DATASET
-----

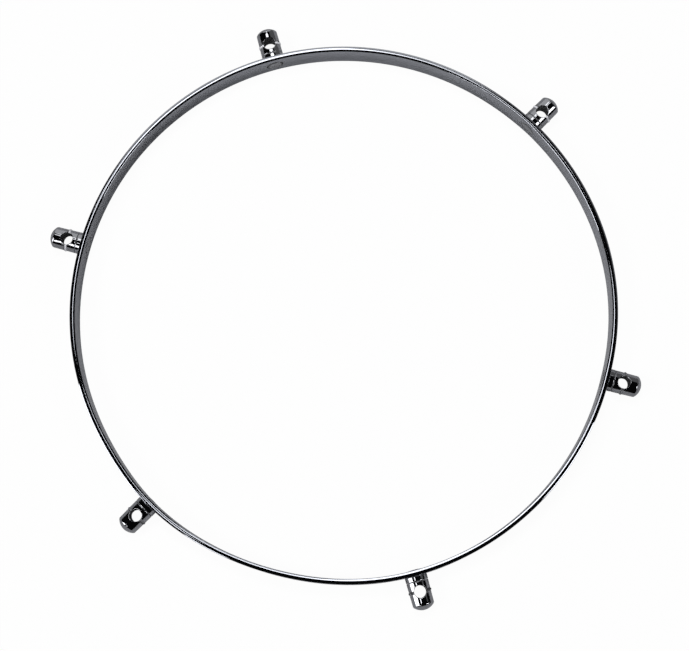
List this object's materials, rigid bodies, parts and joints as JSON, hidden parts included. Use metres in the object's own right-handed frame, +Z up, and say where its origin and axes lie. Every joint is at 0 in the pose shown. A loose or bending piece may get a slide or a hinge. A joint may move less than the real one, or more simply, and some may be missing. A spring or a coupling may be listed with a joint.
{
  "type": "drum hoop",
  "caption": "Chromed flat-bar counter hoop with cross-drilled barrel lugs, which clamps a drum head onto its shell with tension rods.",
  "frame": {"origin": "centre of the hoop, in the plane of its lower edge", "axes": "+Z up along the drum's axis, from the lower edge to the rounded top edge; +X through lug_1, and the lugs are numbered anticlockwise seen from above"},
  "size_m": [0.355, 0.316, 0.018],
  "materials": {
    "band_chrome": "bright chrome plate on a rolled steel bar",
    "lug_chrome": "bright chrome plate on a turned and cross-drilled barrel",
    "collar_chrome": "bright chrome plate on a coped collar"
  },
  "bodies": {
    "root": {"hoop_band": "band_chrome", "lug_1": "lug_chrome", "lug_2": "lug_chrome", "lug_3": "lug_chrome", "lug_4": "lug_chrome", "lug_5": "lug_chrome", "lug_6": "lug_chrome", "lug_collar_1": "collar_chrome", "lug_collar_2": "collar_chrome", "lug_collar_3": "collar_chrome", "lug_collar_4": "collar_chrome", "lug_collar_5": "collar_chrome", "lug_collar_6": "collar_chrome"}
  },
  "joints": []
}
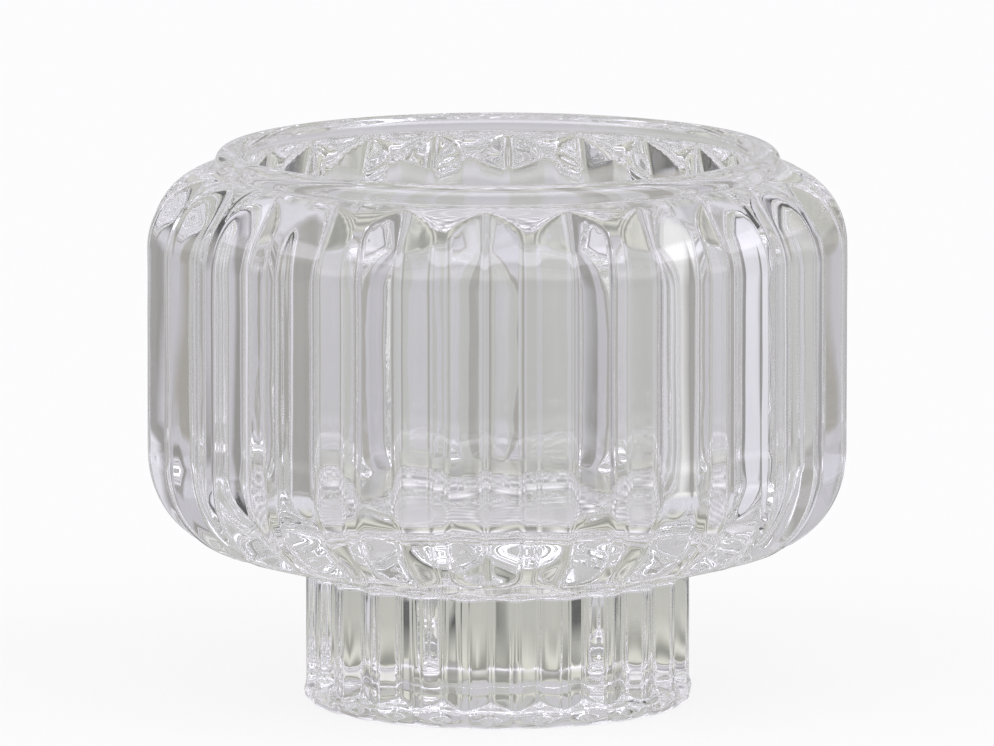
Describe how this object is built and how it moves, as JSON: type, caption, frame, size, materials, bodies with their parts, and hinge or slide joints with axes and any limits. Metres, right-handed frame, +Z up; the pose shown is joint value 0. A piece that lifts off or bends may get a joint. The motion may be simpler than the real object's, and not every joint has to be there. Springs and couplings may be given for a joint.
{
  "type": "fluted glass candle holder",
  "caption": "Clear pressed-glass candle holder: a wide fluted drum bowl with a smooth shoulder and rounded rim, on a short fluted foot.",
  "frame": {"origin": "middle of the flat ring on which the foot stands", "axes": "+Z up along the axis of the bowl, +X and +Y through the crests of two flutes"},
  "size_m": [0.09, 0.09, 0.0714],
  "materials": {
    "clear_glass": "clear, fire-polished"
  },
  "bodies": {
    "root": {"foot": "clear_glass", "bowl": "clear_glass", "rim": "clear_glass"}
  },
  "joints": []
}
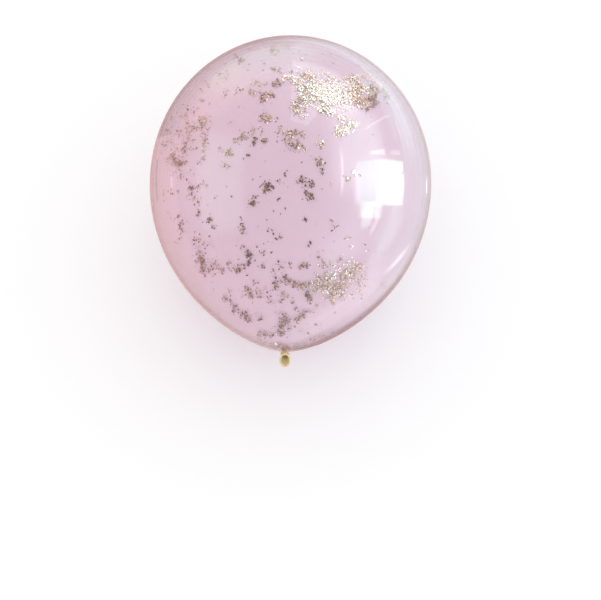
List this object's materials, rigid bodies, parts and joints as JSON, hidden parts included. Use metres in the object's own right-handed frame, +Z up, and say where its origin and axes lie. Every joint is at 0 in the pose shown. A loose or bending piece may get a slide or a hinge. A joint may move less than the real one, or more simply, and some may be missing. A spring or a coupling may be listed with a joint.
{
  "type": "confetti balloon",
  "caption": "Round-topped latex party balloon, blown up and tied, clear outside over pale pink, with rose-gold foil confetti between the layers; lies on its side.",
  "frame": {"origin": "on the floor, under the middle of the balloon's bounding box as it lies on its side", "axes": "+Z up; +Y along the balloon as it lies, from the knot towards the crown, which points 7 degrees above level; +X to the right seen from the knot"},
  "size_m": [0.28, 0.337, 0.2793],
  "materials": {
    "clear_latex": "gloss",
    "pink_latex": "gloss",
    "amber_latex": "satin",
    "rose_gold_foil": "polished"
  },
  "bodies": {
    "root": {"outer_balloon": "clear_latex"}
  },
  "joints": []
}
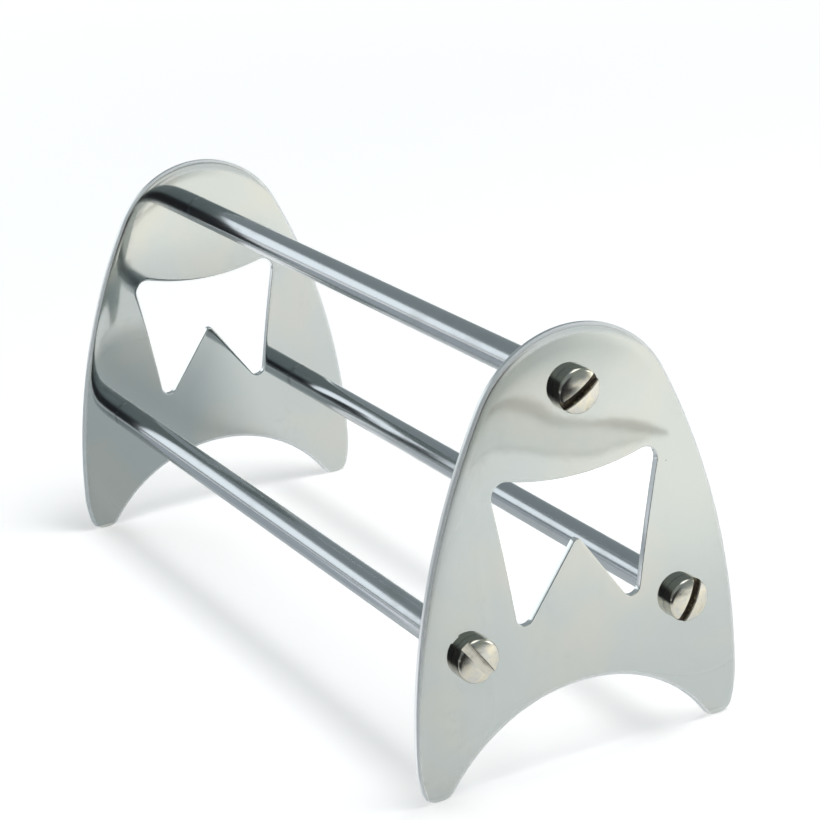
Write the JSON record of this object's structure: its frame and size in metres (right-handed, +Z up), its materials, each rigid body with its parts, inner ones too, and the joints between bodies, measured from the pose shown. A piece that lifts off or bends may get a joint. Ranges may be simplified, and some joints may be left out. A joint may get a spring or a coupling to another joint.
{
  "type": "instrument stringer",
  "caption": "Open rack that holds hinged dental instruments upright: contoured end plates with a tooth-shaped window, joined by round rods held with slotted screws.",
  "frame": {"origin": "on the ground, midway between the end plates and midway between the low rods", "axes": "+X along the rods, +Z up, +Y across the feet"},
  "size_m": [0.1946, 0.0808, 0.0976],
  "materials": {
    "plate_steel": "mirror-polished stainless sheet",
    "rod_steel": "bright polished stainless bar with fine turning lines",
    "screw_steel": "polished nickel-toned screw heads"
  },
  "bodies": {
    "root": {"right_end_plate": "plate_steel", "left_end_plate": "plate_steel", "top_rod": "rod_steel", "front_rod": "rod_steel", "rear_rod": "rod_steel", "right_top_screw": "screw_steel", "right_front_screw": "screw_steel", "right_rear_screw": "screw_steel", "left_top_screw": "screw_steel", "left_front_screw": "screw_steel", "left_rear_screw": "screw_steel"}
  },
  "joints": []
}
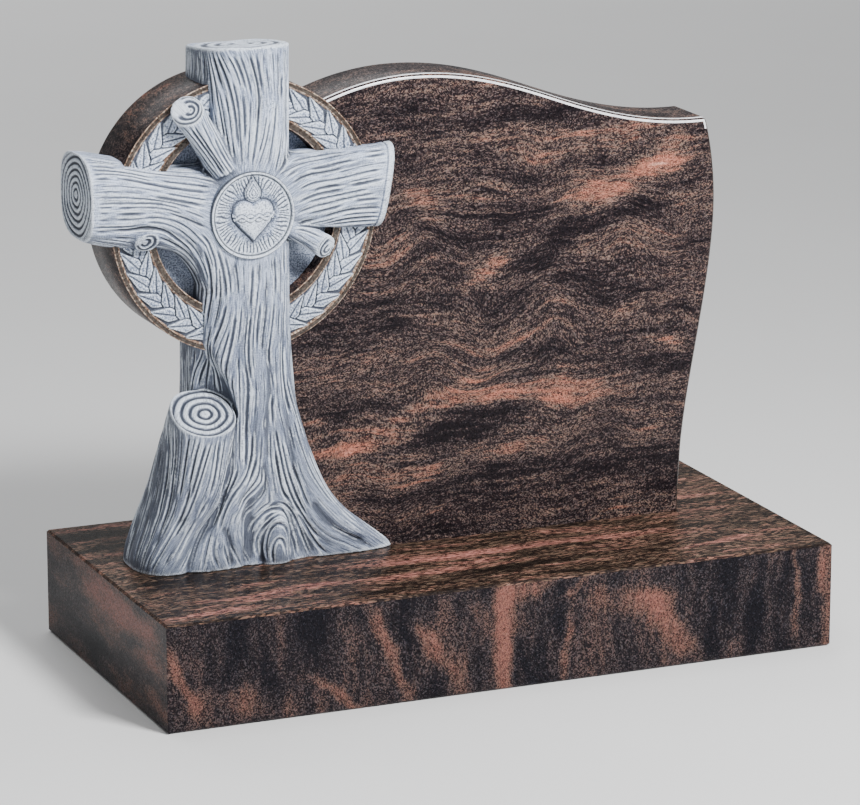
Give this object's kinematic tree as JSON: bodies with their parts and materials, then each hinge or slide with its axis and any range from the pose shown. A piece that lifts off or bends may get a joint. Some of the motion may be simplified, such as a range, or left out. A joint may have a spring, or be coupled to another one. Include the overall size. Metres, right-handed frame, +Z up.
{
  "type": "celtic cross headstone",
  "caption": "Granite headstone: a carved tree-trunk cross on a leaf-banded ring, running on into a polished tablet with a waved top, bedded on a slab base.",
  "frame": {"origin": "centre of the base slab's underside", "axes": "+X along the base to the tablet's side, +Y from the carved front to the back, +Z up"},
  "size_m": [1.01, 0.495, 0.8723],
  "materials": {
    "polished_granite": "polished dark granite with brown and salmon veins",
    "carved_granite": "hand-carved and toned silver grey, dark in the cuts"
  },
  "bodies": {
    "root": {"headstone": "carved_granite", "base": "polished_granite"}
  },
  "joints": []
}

-----

WRITTEN PROBLEM
Please output every record, keeping each line exact.

REPLY TO THE TASK
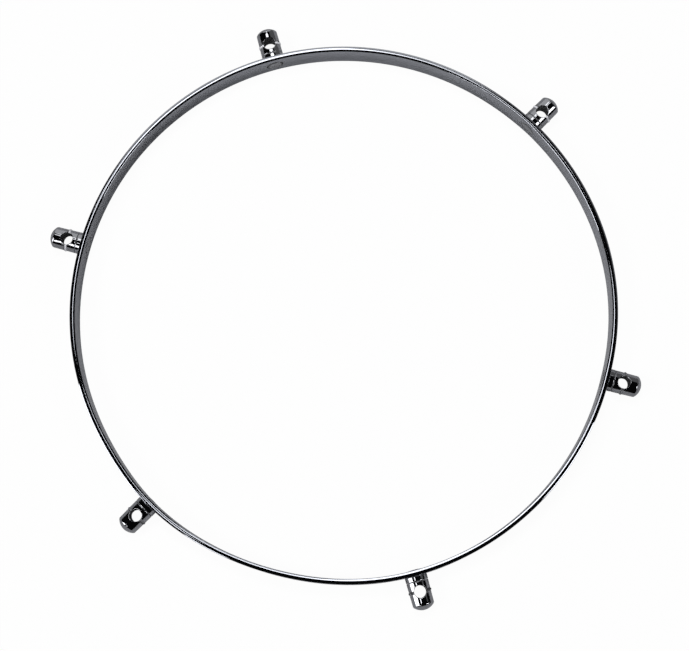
List this object's materials, rigid bodies, parts and joints as JSON, hidden parts included. Use metres in the object's own right-handed frame, +Z up, and say where its origin and axes lie. Every joint is at 0 in the pose shown. A loose or bending piece may get a slide or a hinge. A joint may move less than the real one, or more simply, and some may be missing. A spring or a coupling may be listed with a joint.
{
  "type": "drum hoop",
  "caption": "Chromed flat-bar counter hoop with cross-drilled barrel lugs, which clamps a drum head onto its shell with tension rods.",
  "frame": {"origin": "centre of the hoop, in the plane of its lower edge", "axes": "+Z up along the drum's axis, from the lower edge to the rounded top edge; +X through lug_1, and the lugs are numbered anticlockwise seen from above"},
  "size_m": [0.355, 0.316, 0.018],
  "materials": {
    "band_chrome": "bright chrome plate on a rolled steel bar",
    "lug_chrome": "bright chrome plate on a turned and cross-drilled barrel",
    "collar_chrome": "bright chrome plate on a coped collar"
  },
  "bodies": {
    "root": {"hoop_band": "band_chrome", "lug_1": "lug_chrome", "lug_2": "lug_chrome", "lug_3": "lug_chrome", "lug_4": "lug_chrome", "lug_5": "lug_chrome", "lug_6": "lug_chrome", "lug_collar_1": "collar_chrome", "lug_collar_2": "collar_chrome", "lug_collar_3": "collar_chrome", "lug_collar_4": "collar_chrome", "lug_collar_5": "collar_chrome", "lug_collar_6": "collar_chrome"}
  },
  "joints": []
}
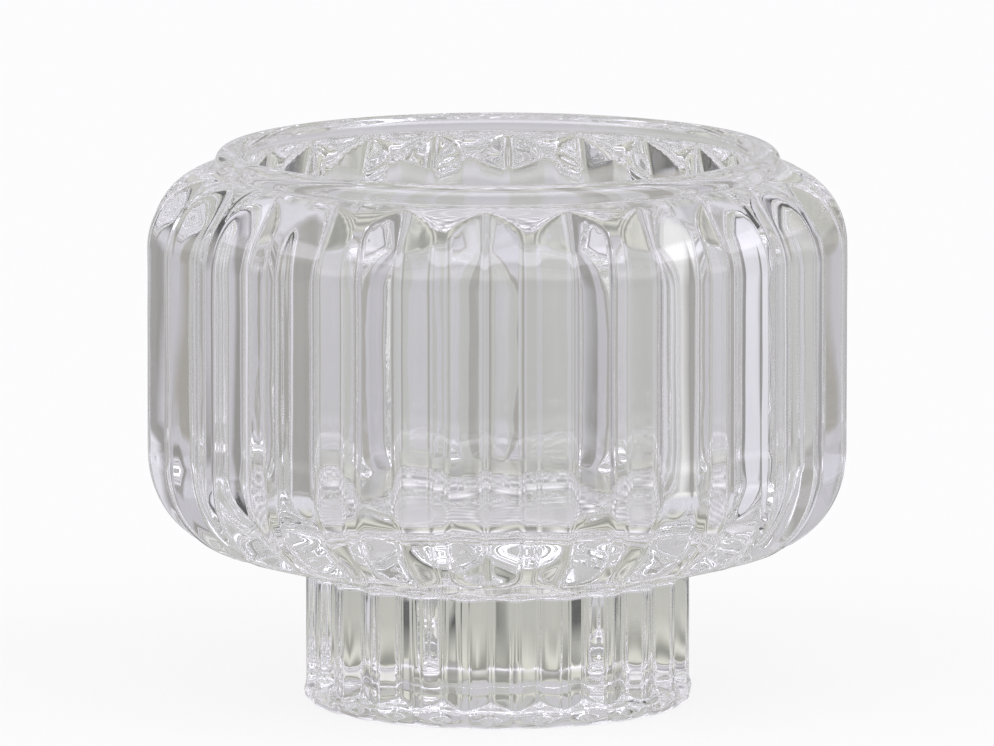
Describe how this object is built and how it moves, as JSON: type, caption, frame, size, materials, bodies with their parts, and hinge or slide joints with axes and any limits. Metres, right-handed frame, +Z up; the pose shown is joint value 0. A piece that lifts off or bends may get a joint. The motion may be simpler than the real object's, and not every joint has to be there. Springs and couplings may be given for a joint.
{
  "type": "fluted glass candle holder",
  "caption": "Clear pressed-glass candle holder: a wide fluted drum bowl with a smooth shoulder and rounded rim, on a short fluted foot.",
  "frame": {"origin": "middle of the flat ring on which the foot stands", "axes": "+Z up along the axis of the bowl, +X and +Y through the crests of two flutes"},
  "size_m": [0.09, 0.09, 0.0714],
  "materials": {
    "clear_glass": "clear, fire-polished"
  },
  "bodies": {
    "root": {"foot": "clear_glass", "bowl": "clear_glass", "rim": "clear_glass"}
  },
  "joints": []
}
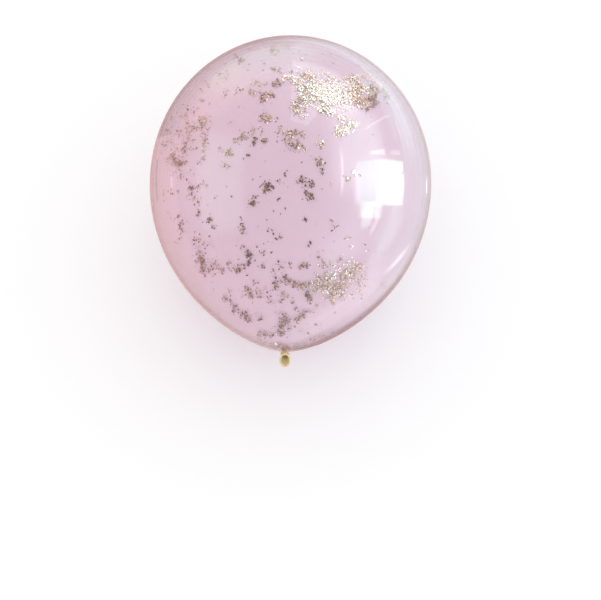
List this object's materials, rigid bodies, parts and joints as JSON, hidden parts included. Use metres in the object's own right-handed frame, +Z up, and say where its origin and axes lie. Every joint is at 0 in the pose shown. A loose or bending piece may get a slide or a hinge. A joint may move less than the real one, or more simply, and some may be missing. A spring or a coupling may be listed with a joint.
{
  "type": "confetti balloon",
  "caption": "Round-topped latex party balloon, blown up and tied, clear outside over pale pink, with rose-gold foil confetti between the layers; lies on its side.",
  "frame": {"origin": "on the floor, under the middle of the balloon's bounding box as it lies on its side", "axes": "+Z up; +Y along the balloon as it lies, from the knot towards the crown, which points 7 degrees above level; +X to the right seen from the knot"},
  "size_m": [0.28, 0.337, 0.2793],
  "materials": {
    "clear_latex": "gloss",
    "pink_latex": "gloss",
    "amber_latex": "satin",
    "rose_gold_foil": "polished"
  },
  "bodies": {
    "root": {"outer_balloon": "clear_latex"}
  },
  "joints": []
}
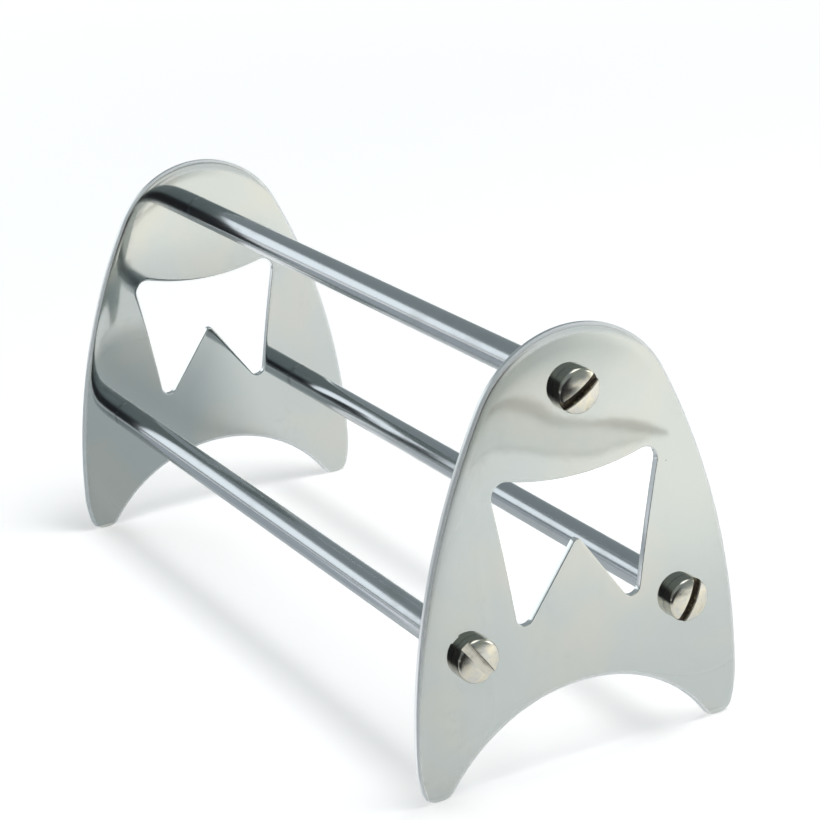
Write the JSON record of this object's structure: its frame and size in metres (right-handed, +Z up), its materials, each rigid body with its parts, inner ones too, and the joints between bodies, measured from the pose shown. A piece that lifts off or bends may get a joint. Ranges may be simplified, and some joints may be left out. A joint may get a spring or a coupling to another joint.
{
  "type": "instrument stringer",
  "caption": "Open rack that holds hinged dental instruments upright: contoured end plates with a tooth-shaped window, joined by round rods held with slotted screws.",
  "frame": {"origin": "on the ground, midway between the end plates and midway between the low rods", "axes": "+X along the rods, +Z up, +Y across the feet"},
  "size_m": [0.1946, 0.0808, 0.0976],
  "materials": {
    "plate_steel": "mirror-polished stainless sheet",
    "rod_steel": "bright polished stainless bar with fine turning lines",
    "screw_steel": "polished nickel-toned screw heads"
  },
  "bodies": {
    "root": {"right_end_plate": "plate_steel", "left_end_plate": "plate_steel", "top_rod": "rod_steel", "front_rod": "rod_steel", "rear_rod": "rod_steel", "right_top_screw": "screw_steel", "right_front_screw": "screw_steel", "right_rear_screw": "screw_steel", "left_top_screw": "screw_steel", "left_front_screw": "screw_steel", "left_rear_screw": "screw_steel"}
  },
  "joints": []
}
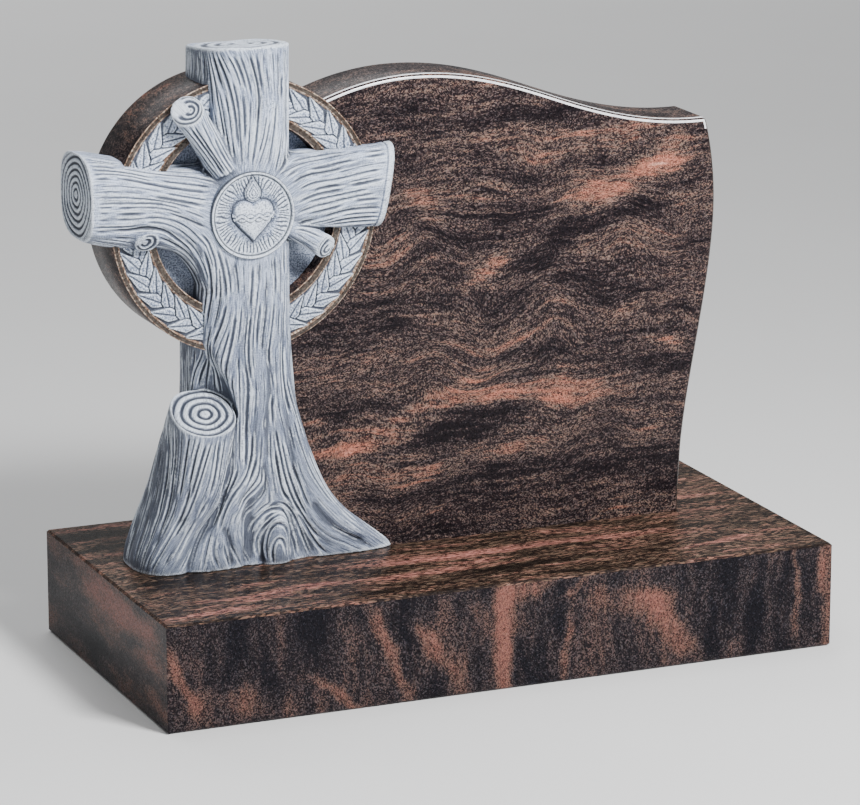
Give this object's kinematic tree as JSON: bodies with their parts and materials, then each hinge or slide with its axis and any range from the pose shown. A piece that lifts off or bends may get a joint. Some of the motion may be simplified, such as a range, or left out. A joint may have a spring, or be coupled to another one. Include the overall size. Metres, right-handed frame, +Z up.
{
  "type": "celtic cross headstone",
  "caption": "Granite headstone: a carved tree-trunk cross on a leaf-banded ring, running on into a polished tablet with a waved top, bedded on a slab base.",
  "frame": {"origin": "centre of the base slab's underside", "axes": "+X along the base to the tablet's side, +Y from the carved front to the back, +Z up"},
  "size_m": [1.01, 0.495, 0.8723],
  "materials": {
    "polished_granite": "polished dark granite with brown and salmon veins",
    "carved_granite": "hand-carved and toned silver grey, dark in the cuts"
  },
  "bodies": {
    "root": {"headstone": "carved_granite", "base": "polished_granite"}
  },
  "joints": []
}